瀑布顶上的风景是我毕生从未见过的。天空是高海拔的蓝色,山峦被密不透风的原始森林所覆盖。从池塘里可以看见这些——在更高层的瀑布口——它又是下一层瀑布的源头,我们就是从下一层爬上来的。距离感消失了:每样东西都近在眼前,又远在天边。我没有认真读过海德格尔(8),但格里高说我们正在体验——一种类似于海德格尔对思想的定义的东西:“距离上的无限接近”,我相信格里高所言。景致在此点上聚集交汇,又从此点上无限延伸。它就像是世界的透明眼球。我们坐在那广阔漫溢的池塘里,眺望那无边的边界。风景既广大又微小。我们坐在池塘里,但我们不是在观赏风景;我们就是我们看见的万物的一分子。

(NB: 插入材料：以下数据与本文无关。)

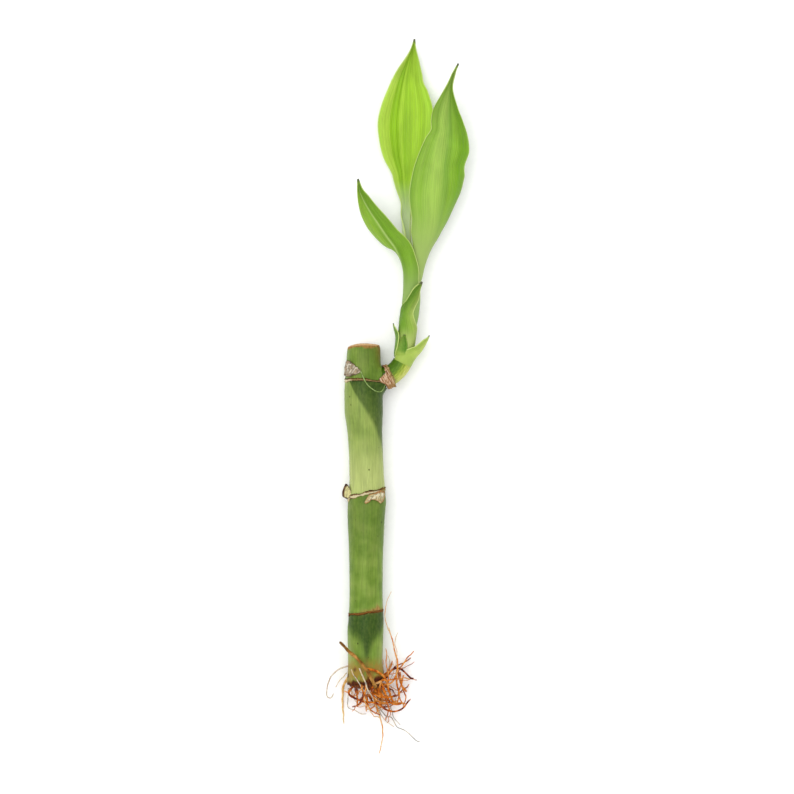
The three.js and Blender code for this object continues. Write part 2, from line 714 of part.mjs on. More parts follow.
let rootClump = toSolid(crown);
for (const path of STOUT_ROOTS) {
  rootClump = rootClump.add(toSolid(rootTube(path, ROOT_RADIUS, THIN_ROOT_RADIUS)));
}
rootClump = rootClump.subtract(caneSkin(GAP).subtract(pastBase(GAP)));
rootClump = rootClump.subtract(belowFloor);
// Scraps that the cut leaves loose are dropped
const largest = (kept, part) => (part.volume() > kept.volume() ? part : kept);
addPiece("roots", toGeometry(rootClump.decompose().reduce(largest)), ROOT_ORANGE);

// The pale young roots
const YOUNG_ROOTS = [
  [[-6.8, -54.8, 6.8], [-9.4, -55.8, 6.4], [-12.0, -58.6, 4.6], [-13.3, -62.8, 2.4], [-12.6, -66.2, 1.2]],
  [[-6.4, -59.6, 3.2], [-8.2, -62.0, 2.0], [-8.6, -66.0, 1.0], [-8.4, -70.0, 0.8], [-7.6, -74.6, 0.8]],
];
YOUNG_ROOTS.forEach((path, i) => {
  addPiece(`young_root_${i + 1}`, rootTube(path, YOUNG_ROOT_RADIUS, YOUNG_ROOT_TIP_RADIUS), YOUNG_ROOT_CREAM);
});

export default plant;
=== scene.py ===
# One rooted cutting of lucky bamboo, lying on a pale floor and seen from straight above.
import math
import bpy
import numpy as np
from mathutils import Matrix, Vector


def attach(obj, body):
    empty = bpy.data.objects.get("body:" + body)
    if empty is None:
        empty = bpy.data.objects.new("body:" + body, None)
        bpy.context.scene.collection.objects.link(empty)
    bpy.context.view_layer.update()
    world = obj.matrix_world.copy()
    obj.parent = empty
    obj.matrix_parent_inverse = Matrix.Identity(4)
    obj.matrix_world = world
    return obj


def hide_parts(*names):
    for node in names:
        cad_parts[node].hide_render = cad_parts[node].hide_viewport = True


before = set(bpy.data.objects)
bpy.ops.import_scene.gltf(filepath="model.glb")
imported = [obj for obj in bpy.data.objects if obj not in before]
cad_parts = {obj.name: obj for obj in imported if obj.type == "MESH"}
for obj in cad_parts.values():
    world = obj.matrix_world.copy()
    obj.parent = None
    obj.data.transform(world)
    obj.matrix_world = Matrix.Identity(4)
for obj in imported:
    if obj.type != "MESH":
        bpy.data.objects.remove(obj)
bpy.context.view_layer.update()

# Driving dimensions, in millimetres as in the CAD model
MM = 0.001
CANE_TOP = 52.9
CANE_BASE = -60.1
BASE_CUT_TILT = 9.5
CROWN_RADIUS = 5.6
CROWN_DEPTH = 3.6
CALLUS_DEPTH = 2.7
ROOT_RADIUS = 0.75
UP = np.array([0.0, 0.0, 1.0])
TURN = 2 * math.pi


# Small maths helpers
def unit(vectors):
    return vectors / np.maximum(np.linalg.norm(vectors, axis=-1, keepdims=True), 1e-12)


def smoothstep(values, low, high):
    share = np.clip((np.asarray(values, float) - low) / (high - low), 0, 1)
    return share * share * (3 - 2 * share)


def bell(values, centre, width):
    return np.exp(-(((values - centre) / width) ** 2))


def lerp(start, end, share):
    return start + (end - start) * share


def around(count):
    return np.arange(count) * TURN / count


def soft_noise(u, v, columns, rows, seed):
    """Smooth values from -1 to 1 over u and v in 0 to 1, on a seeded grid that wraps round in u."""
    grid = np.random.default_rng(seed).uniform(-1, 1, (columns, rows + 2))
    a = np.asarray(u, float) * columns
    b = np.clip(v, 0, 1) * rows
    i = np.floor(a).astype(int)
    j = np.floor(b).astype(int)
    fa = smoothstep(a - i, 0, 1)
    fb = smoothstep(b - j, 0, 1)
    near = lerp(grid[i % columns, j], grid[(i + 1) % columns, j], fa)
    far = lerp(grid[i % columns, j + 1], grid[(i + 1) % columns, j + 1], fa)
    return lerp(near, far, fb)


def curve_points(points, shares, chordal=True):
    """Points on the same smooth curve through given points as in the CAD model."""
    points = np.asarray(points, float)
    last = len(points) - 1
    place = np.clip(np.asarray(shares, float), 0, 1) * last
    start = np.minimum(place.astype(int), last - 1)
    weight = (place - start)[:, None]
    padded = np.vstack([2 * points[0] - points[1], points, 2 * points[-1] - points[-2]])
    p0, p1, p2, p3 = (padded[start + k] for k in range(4))
    if chordal:
        gap = [np.sqrt(np.linalg.norm(b - a, axis=1))[:, None] for a, b in ((p0, p1), (p1, p2), (p2, p3))]
        t1 = ((p1 - p0) / gap[0] - (p2 - p0) / (gap[0] + gap[1]) + (p2 - p1) / gap[1]) * gap[1]
        t2 = ((p2 - p1) / gap[1] - (p3 - p1) / (gap[1] + gap[2]) + (p3 - p2) / gap[2]) * gap[1]
    else:
        t1 = 0.5 * (p2 - p0)
        t2 = 0.5 * (p3 - p1)
    square = 3 * (p2 - p1) - 2 * t1 - t2
    cube = 2 * (p1 - p2) + t1 + t2
    return p1 + weight * (t1 + weight * (square + weight * cube))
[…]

如果没有前些天的一场乒乓球赛,我们的考安西瀑布之旅就解释不清。那是我在琅勃拉邦的第二场比赛,我们在我对手的热带花园里打了很久。空气如此潮湿,一分钟后我就被汗水打湿了。最终我以21比19的比分战胜了对手,这场七局的赛事充满了不同球风的碰撞(英式进攻对东方式的兵不厌诈)。我知道我后背的一块肌肉拉伤了(很可能是因为我的T恤湿透了),但我坚持打下去。第二天我的后背痛得厉害,不得不去找盲人按摩师,他把手指深深地插进我的后背,就像马上要从深处拽出一块血淋淋的肿瘤似的。总之,我的背更痛了。我们向瀑布蹒跚而行的每一步都扯动着我的后背。

我们交往的过程中,我时常告诉圈圈我喜欢从很高的地方跳进深水里,现在我就在瀑布边上,我有机会跳水了,但我不能冒这个险,撞击力加上冷水无疑会将我的肌肉送入更深的痉挛,很容易导致神经痛或是椎间盘突出。

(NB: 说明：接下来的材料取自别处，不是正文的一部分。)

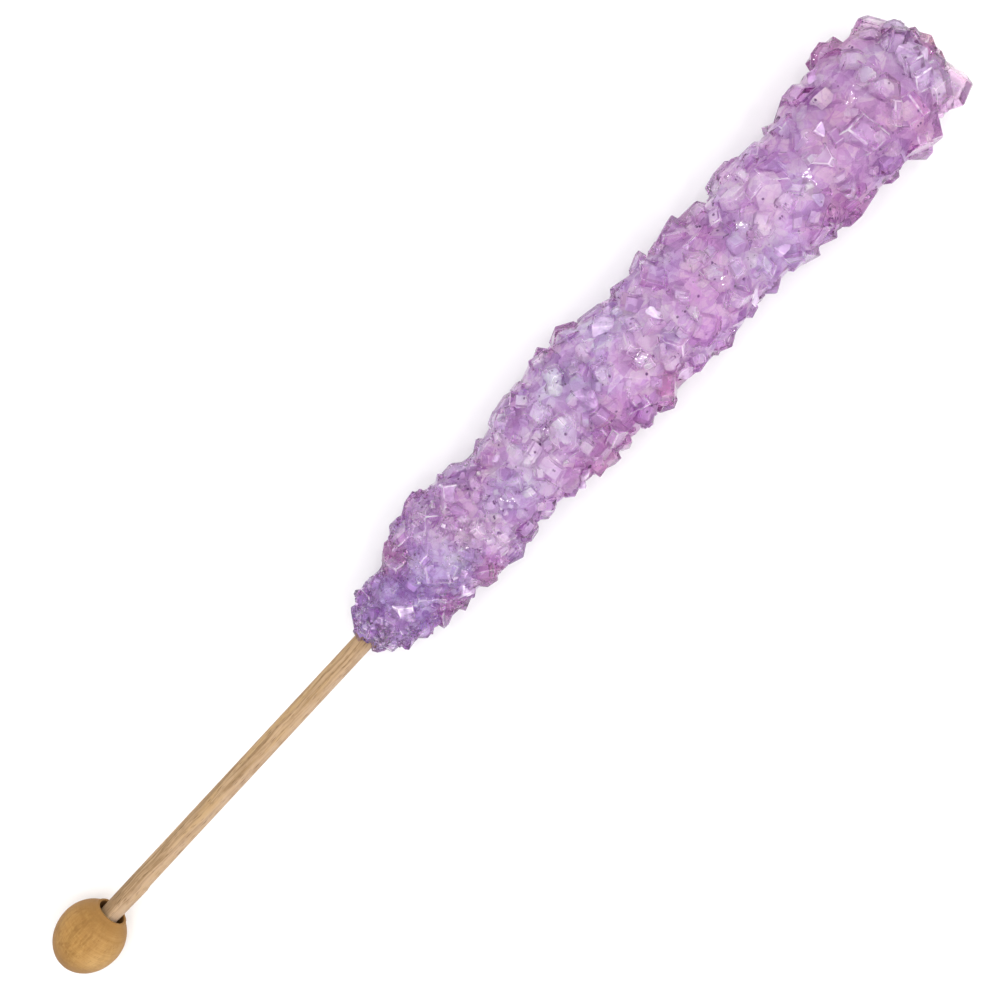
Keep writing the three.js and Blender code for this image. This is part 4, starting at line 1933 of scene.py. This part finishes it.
@dataclass
class CandyRod:
    """The rod of sugar: a clear skin of crystals over a milky heart."""

    lay: Lay
    coarse: Coat = Coat(seed=20236, skipped_draws=834, shyness=0.0)
    middling: Coat = Coat(
        seed=511,
        grain_share=0.65,
        ring_step=1.05,
        turn_step=1.25,
        sunk=0.35,
        sizes=(0.7, 1.3),
        slack=-0.4,
    )
    fine: Coat = Coat(
        seed=77,
        grain_share=0.4,
        ring_step=1.6,
        turn_step=1.8,
        sunk=0.5,
        sizes=(0.6, 1.4),
        slack=-0.9,
        until=145.0,
    )
    heel: Coat = Coat(
        seed=9,
        grain_share=0.4,
        ring_step=1.2,
        turn_step=1.35,
        sunk=0.5,
        sizes=(0.5, 1.4),
        slack=-0.7,
        until=84.0,
    )
    grains: Coat = Coat(
        seed=31,
        grain_share=0.25,
        ring_step=0.8,
        turn_step=0.9,
        sunk=0.5,
        sizes=(0.6, 1.4),
        slack=-0.4,
        until=76.0,
    )
    bevel: float = 0.07
    skin_core: Core = Core(depth_share=0.26, segments=20, rings=44, inset=0.2)
    heart_core: Core = Core(depth_share=0.5, segments=18, rings=40, inset=1.4)
    heart_share: float = 0.6
    heart_height: float = 0.0006
    bore_sides: int = 48
    bore_tightness: float = 0.06
    bore_middle: float = 96.9
    bore_length: float = 120.0
    cut_tolerance: float = 1e-7

    def build(self) -> None:
        """Model the rod."""
        rounded = CrystalModel(rounding=self.bevel, segments=1)
        sharp = CrystalModel(rounding=0.0, segments=0)
        coarse = Batch(self.coarse, rounded, self.coarse.crystals(PROUD_CRYSTALS))
        middling = Batch(self.middling, rounded, self.middling.crystals())
        fine = Batch(self.fine, sharp, self.fine.crystals())
        heel = Batch(self.heel, rounded, self.heel.crystals())
        grains = Batch(self.grains, sharp, self.grains.crystals())
        skin = self.skin_core.build("candy_crystals", self.coarse)
        self._grow(skin, [coarse, middling, fine, heel, grains], 0.0)
        dress(skin, SugarFinish().material(), Slot.PURPLE_SUGAR, "candy")
        heart = self.heart_core.build("candy_heart", self.coarse)
        inner = [batch.shrunk(sharp, self.heart_share) for batch in (coarse, middling, heel)]
        self._grow(heart, inner, self.heart_height)
        dress(heart, HeartFinish().material(), Slot.PURPLE_SUGAR, "candy")

    def _grow(self, body: bpy.types.Object, batches: list[Batch], height: float) -> None:
        """Grow crystals on a core, drill it for the dowel and lay it on the surface.

        Args:
            body: The core.
            batches: The crystals.
            height: Where it is cut flat to rest, in metres.
        """
        self._join(body, batches)
        self._bore(body)
        self.lay.place(body)
        self._rest(body, height)

    @staticmethod
    def _join(body: bpy.types.Object, batches: list[Batch]) -> None:
        """Fuse crystals and the core that they stand on into one closed body.

        Each face keeps the tone, cloudiness, painted edge highlight and dye of its own crystal.

        Args:
            body: The core, in millimetres along the axis.
            batches: The crystals.
        """
        looks = FaceLooks()
        looks.note_core(body.data)
        heap = bpy.data.collections.new(body.name)
        bpy.context.scene.collection.children.link(heap)
        for batch in batches:
            LOG.info("%s: %d crystals", body.name, len(batch.crystals))
            for crystal in batch.crystals:
                mesh = bpy.data.meshes.new(body.name)
                points = crystal.points(batch.model.points, batch.coat.habit)
                mesh.from_pydata(points.tolist(), [], batch.model.faces)
                looks.note_crystal(mesh, batch, crystal)
                heap.objects.link(bpy.data.objects.new(body.name, mesh))
        union = {"operation": "UNION", "operand_type": "COLLECTION", "collection": heap}
        Workbench.modify(body, "BOOLEAN", solver="MANIFOLD", **union)
        for crystal in list(heap.objects):
            mesh = crystal.data
            bpy.data.objects.remove(crystal)
            bpy.data.meshes.remove(mesh)
        bpy.data.collections.remove(heap)

    def _bore(self, body: bpy.types.Object) -> None:
        """Drill the dowel's hole, a little tight so that the wood fills it.

        Args:
            body: The piece, in millimetres along the axis.
        """
        drill = Workbench.primitive(
            bpy.ops.mesh.primitive_cylinder_add,
            "drill",
            vertices=self.bore_sides,
            radius=self.lay.dowel_radius - self.bore_tightness,
            depth=self.bore_length,
            location=(self.bore_middle, 0, 0),
            rotation=(0, math.pi / 2, 0),
        )
        bpy.ops.object.transform_apply(location=True, rotation=True, scale=False)
        drill.data.transform(self.lay.swung())
        Workbench.modify(body, "BOOLEAN", operation="DIFFERENCE", object=drill, solver="MANIFOLD")
        bpy.data.objects.remove(drill)

    def _rest(self, body: bpy.types.Object, height: float) -> None:
        """Cut the piece flat where it rests on the surface.

        Args:
            body: The piece, in the frame.
            height: Where it is cut, in metres.
        """
        Workbench.take(body)
        bpy.ops.object.mode_set(mode="EDIT")
        bpy.ops.mesh.select_all(action="SELECT")
        bpy.ops.mesh.bisect(
            plane_co=(0, 0, height),
            plane_no=(0, 0, 1),
            use_fill=True,
            clear_inner=True,
            threshold=self.cut_tolerance,
        )
        bpy.ops.object.mode_set(mode="OBJECT")


# ------------------------------------------------------------------------------------------------
# The studio
# ------------------------------------------------------------------------------------------------


@dataclass(frozen=True)
class Lamp:
    """A square lamp that faces the middle of the frame: metres and watts."""

    name: str
    place: Triple
    size: float
    power: float
    color: Color = (1.0, 1.0, 1.0)
    glints: bool = False

    def hang(self) -> None:
        """Add the lamp to the scene."""
        light = bpy.data.lights.new(self.name, "AREA")
        light.size = self.size
        light.energy = self.power
        light.color = self.color
        lamp = bpy.data.objects.new(self.name, light)
        lamp.visible_glossy = self.glints
        lamp.location = self.place
        lamp.rotation_euler = Vector(self.place).to_track_quat("Z", "Y").to_euler()
        bpy.context.scene.collection.objects.link(lamp)


@dataclass
class Studio:
    """A plain pale floor, soft lights and the camera that looks down on the stick.

    The small lamps that glint in the crystals hang in a spiral over the candy, each a golden angle
    on from the last.
    """

    key: Lamp = Lamp("key", (0.02, -0.34, 0.32), 0.30, 0.5, (1.0, 0.99, 0.97))
    fill: Lamp = Lamp("fill", (-0.10, 0.36, 0.50), 0.40, 0.2, (0.97, 0.98, 1.0))
    sparkles: int = 12
    sparkle_turn: float = math.radians(137.5)
    sparkle_reach: float = 0.07
    sparkle_middle: Triple = (0.03, 0.0, 0.42)
    sparkle_size: float = 0.012
    sparkle_power: float = 0.06
    sky: Color = (1.0, 1.0, 1.0)
    horizon: Color = (0.7, 0.7, 0.71)
    sky_strength: float = 1.16
    floor_size: float = 4.0
    floor_tones: tuple[Color, Color] = ((0.93, 0.93, 0.93), (0.95, 0.95, 0.95))
    floor_clouds: Pattern = Pattern((30, 30, 30))
    floor_span: Span = (0.3, 0.7)
    camera_height: float = 0.340
    camera_x: float = 0.00108
    camera_y: float = -0.00015
    stick_angle: float = math.radians(46.84)
    shown_width: float = 0.1334
    stick_height: float = 0.0078
    sensor: float = 36.0
    bounces: int = 24
    glass_bounces: int = 20

    def build(self) -> None:
        """Make the floor, the lights, the world and the camera."""
        self._floor()
        self._world()
        self.key.hang()
        self.fill.hang()
        middle_x, middle_y, height = self.sparkle_middle
        for index in range(self.sparkles):
            turn = index * self.sparkle_turn
            reach = self.sparkle_reach * math.sqrt(index + 0.5)
            place = (middle_x + reach * math.cos(turn), middle_y + reach * math.sin(turn), height)
            Lamp(f"sparkle_{index}", place, self.sparkle_size, self.sparkle_power, glints=True).hang()
        self._camera()

    def _floor(self) -> None:
        """A pale floor with a softly uneven tone."""
        floor = Workbench.primitive(bpy.ops.mesh.primitive_plane_add, "floor", size=self.floor_size)
        graph = Graph(bpy.data.materials.new("pale_floor"))
        tone = graph.noise(self.floor_clouds).eased(*self.floor_span)
        color = graph.mix(tone, *self.floor_tones)
        sockets = {"Base Color": color, "Roughness": 0.9, "Specular IOR Level": 0.1}
        shader = graph.node("ShaderNodeBsdfPrincipled", {}, sockets)
        floor.data.materials.append(graph.finish(shader.outputs[0]))

    def _world(self) -> None:
        """Soft white light from all round, a little less from low down."""
        graph = Graph(bpy.data.worlds.new("studio"), Tree.WORLD)
        color = graph.ramp(graph.axis(2), ((0.0, self.horizon), (1.0, self.sky)))
        sockets = {"Color": color, "Strength": self.sky_strength}
        background = graph.node("ShaderNodeBackground", {}, sockets)
        bpy.context.scene.world = graph.finish(background.outputs[0])

    def _camera(self) -> None:
        """Look straight down, with the stick rising to the right."""
        data = bpy.data.cameras.new("camera")
        data.sensor_width = self.sensor
        data.lens = self.sensor * (self.camera_height - self.stick_height) / self.shown_width
        camera = bpy.data.objects.new("camera", data)
        camera.location = (self.camera_x, self.camera_y, self.camera_height)
        camera.rotation_euler = (0, 0, -self.stick_angle)
        bpy.context.scene.collection.objects.link(camera)
        scene = bpy.context.scene
        scene.camera = camera
        scene.view_settings.view_transform = "Standard"
        scene.cycles.max_bounces = self.bounces
        scene.cycles.transmission_bounces = self.glass_bounces


def main() -> None:
    """Build the studio and the stick."""
    logging.basicConfig(level=logging.INFO, format="%(message)s")
    lay = Lay()
    Studio().build()
    TurnedBall(lay).build()
    Dowel(lay).build()
    CandyRod(lay).build()


if __name__ == "__main__":
    main()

很多年前在加勒比海,我和几个朋友乘船从安圭拉岛到宽边帽岛,是海中央的一块大岩石岛。这个岩石岛上除了鸟粪和灯塔以外什么也没有,每隔两周会有一条船带着供给和灯塔的新值班员——也许正确的词应该是“全体船员”或“小组”——驶到这里。我们到宽边帽岛之后,走了半里路就走到岛的另一头,那里有一个小水湾。海水通过一条十英尺左右的窄缝进入到这个小水湾。然后拓展为一个圆圈,能称得上是池塘了。你可以从悬崖上跳下去——像市政湖高处跳水板那么高——跳进深水里。游过岩石里的小缝,你就会进入到一片深蓝。水域有鲨鱼出没,虽然我担心鲨鱼,但我很开心能从岩石跳进池塘。一开始,我们小心翼翼,一寸寸向边缘试探着。后来我们开始大力起跳,双人跳,手拉着手,我们的腿和手在空中摇摆,像马术表演中的牛仔一样兴奋地大叫。我喜欢从岩石上跳下去,我也喜欢潜水,一边看着人们猛地扎进蓝色水面,激起一片白色水花。我在岩石中的那条窄缝游进游出了好几次,游向那深邃的世界。四面望去,唯见蓝色的海水。海水美极了,但是你感觉到它深不见底,让你不由得害怕。我们在海里,海里有鲨鱼。我一想到有鲨鱼,就向深处接着游去,因为它如此美,我又游了出来。我又向深处游去,看着其他人都从岩石上跳了下来,我重新爬上去,独自一人跳了下来。